Exercise:
Gather from the material every line that contains the string "bodies".

Source material:
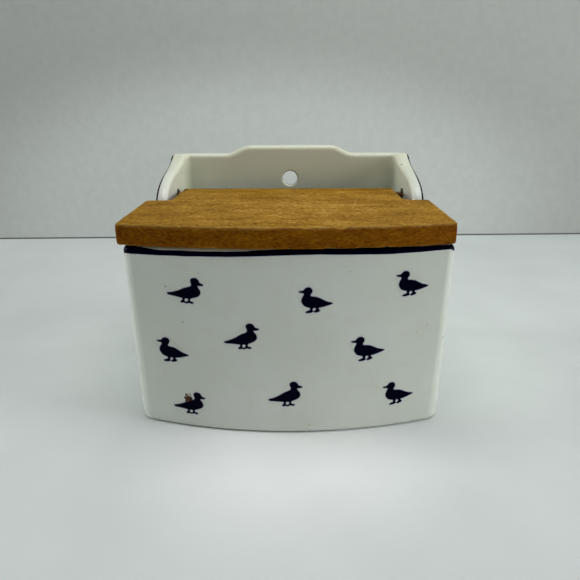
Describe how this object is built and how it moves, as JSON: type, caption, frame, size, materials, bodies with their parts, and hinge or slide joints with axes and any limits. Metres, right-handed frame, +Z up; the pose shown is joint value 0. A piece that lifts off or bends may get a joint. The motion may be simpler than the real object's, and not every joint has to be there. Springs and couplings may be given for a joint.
{
  "type": "salt box with hinged lid",
  "caption": "Glazed ceramic salt box with a bowed front, a back plate with a hanging hole, and a wooden lid that swings up on pins through the ears.",
  "frame": {"origin": "on the surface that the box stands on, midway across the ceramic box and midway along its depth", "axes": "+X to the right as seen from the front, +Y from the bowed front to the flat back, +Z up"},
  "size_m": [0.1541, 0.1314, 0.1248],
  "materials": {
    "glazed_ceramic": "glossy white glaze on cast stoneware, with navy painted trim and duck figures and an unglazed foot",
    "lid_wood": "honey brown varnish, worn, with darker front edge",
    "pin_steel": "rusty steel nail"
  },
  "bodies": {
    "box": {"salt_box": "glazed_ceramic"},
    "lid": {"lid": "lid_wood", "hinge_pin_left": "pin_steel", "hinge_pin_right": "pin_steel"}
  },
  "joints": [
    {"name": "lid_hinge", "type": "hinge", "parent": "box", "child": "lid", "pos_m": [0, 0.038, 0.0979], "axis": [-1, 0, 0], "range_deg": [0, 123]}
  ]
}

Answer to the task:
Describe how this object is built and how it moves, as JSON: type, caption, frame, size, materials, bodies with their parts, and hinge or slide joints with axes and any limits. Metres, right-handed frame, +Z up; the pose shown is joint value 0. A piece that lifts off or bends may get a joint. The motion may be simpler than the real object's, and not every joint has to be there. Springs and couplings may be given for a joint.
  "bodies": {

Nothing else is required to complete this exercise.